2- Na expressão da raiva, na
colocação clara do seu desagrado diante do outro.
3- Em viver o momento
presente, sendo extremamente apegada ao passado.
Por isso,
a pessoa que guarda mágoa, em geral é também saudosista e culposa,
características de quem vive no passado. Uma vez, porém instalada a mágoa, só
nos resta uma saída: o perdão. Se a mágoa nos envenena e machuca, o perdão nos
alivia e cura. Pode-se
medir a sanidade psicológica de alguém pela sua capacidade de perdoar. O perdão
é a ponte que nos faz sair da depressão para a alegria. "Perdoai as nossas
ofensas, assim como nós perdoamos aqueles que nos ofenderam." Por que
tanta dificuldade em perdoar? — Porque há equívocos em torno do perdão
que nos dificultam o exercício dele.
Primeiramente,
há uma crença falsa de que o beneficiário do perdão é a pessoa que nos ofendeu.

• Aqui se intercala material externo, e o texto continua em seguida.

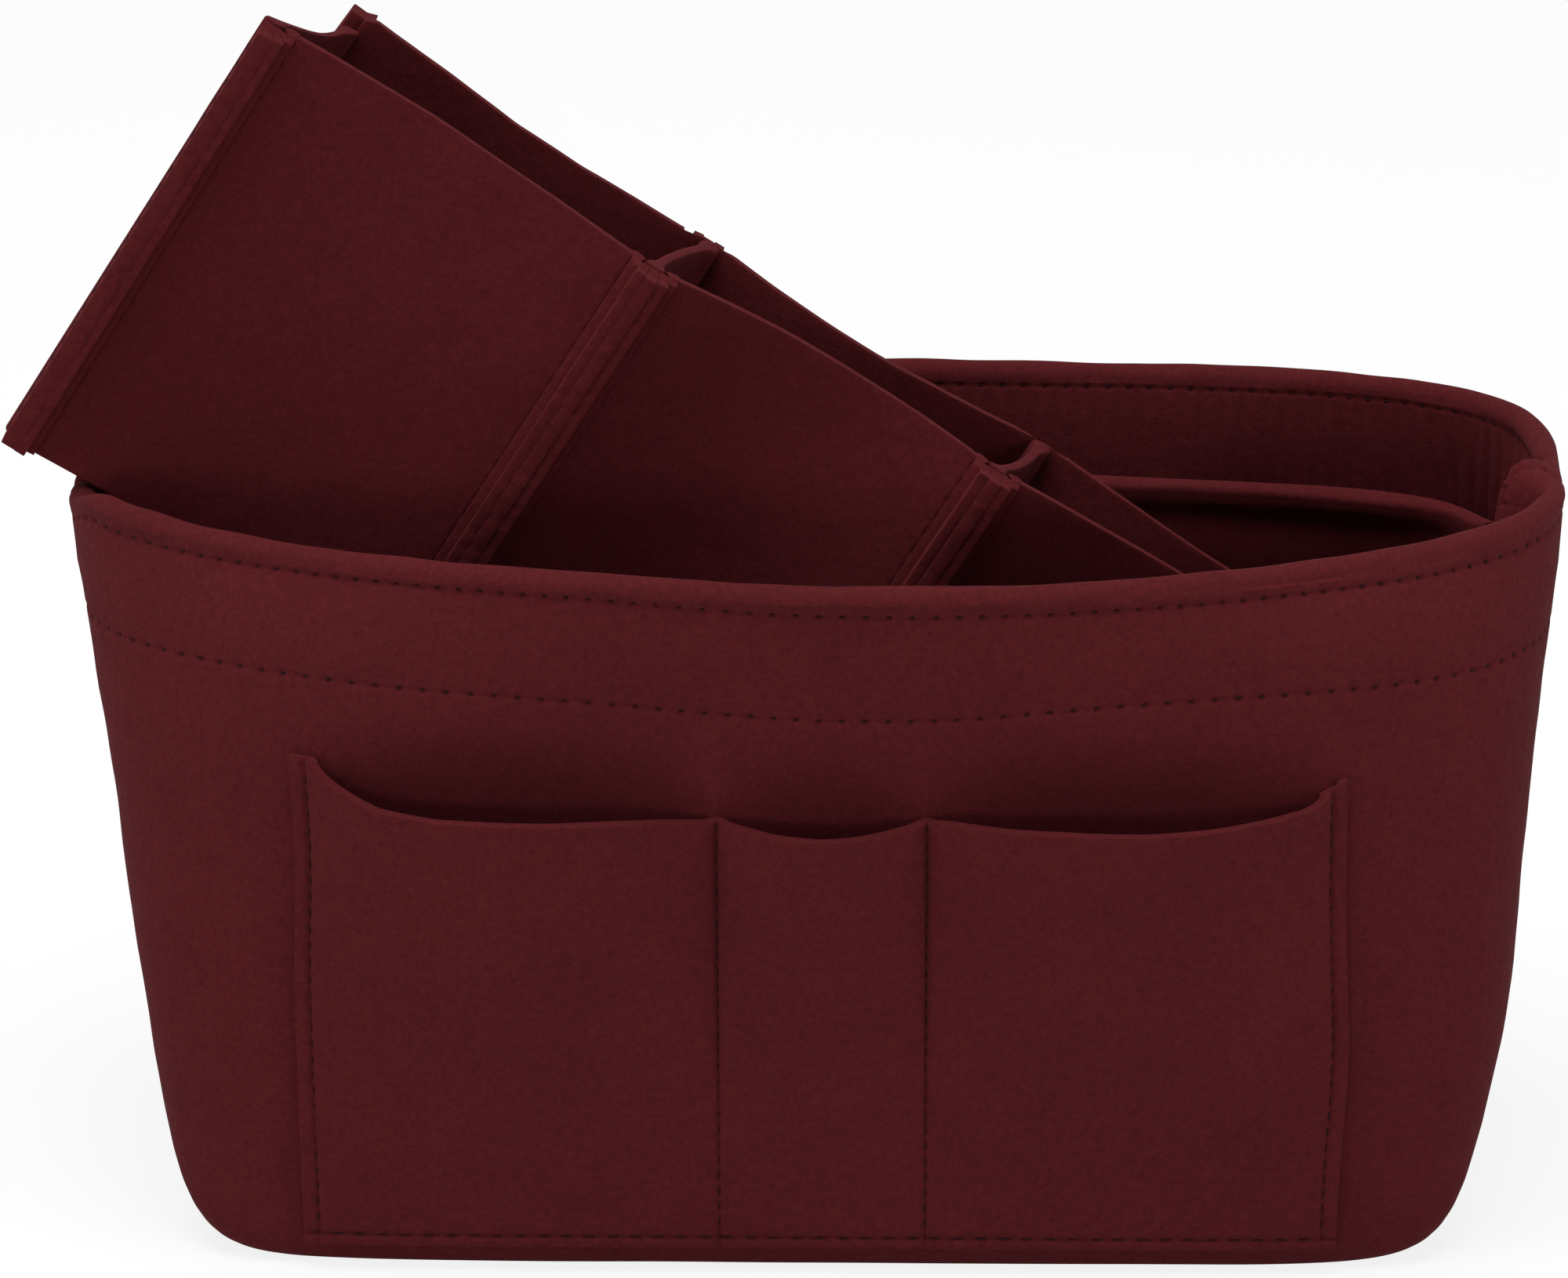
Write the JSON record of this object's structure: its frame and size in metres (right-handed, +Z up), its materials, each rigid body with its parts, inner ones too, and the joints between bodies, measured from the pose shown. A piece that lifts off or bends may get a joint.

O perdão é algo bom para quem perdoa. Perdoar é ficar livre da dor provocada
pelo outro. É ficar livre daqueles que nos magoaram. É um presente dado a mim
mesmo. Perdoar não é esquecer. É apenas parar de sofrer. Não nos incomodarmos
mais com o que aconteceu no passado. Devemos, porém aprender com a experiência
acontecida. Temos
de tomar posição diante do que aconteceu, revendo a relação, e por isso mesmo, nos
livrando do sofrimento. A mágoa deteriora os relacionamentos porque ao invés de
resolvermos os problemas, ainda que com uma briga, guardamos a raiva no coração
e ela se transforma em hostilidade, frieza e desprezo na relação, distanciamento
sexual, traição e outras formas de vingança. "Que o sol não se ponha sobre
nossas iras”. A ira santa é aquela do momento presente, como a experimentada
pelas crianças. A ira guardada para amanhã vira mágoa e fecha nossos corações
para o amor. Perdoar os outros é o presente que podemos oferecer a nós mesmos. Chega
de carregar na alma as ofensas e os que nos ofenderam.
Por Antônio
Roberto Soares.
"Tenho
paciência e penso: Todo o mal traz consigo algum bem”. –Beethoven.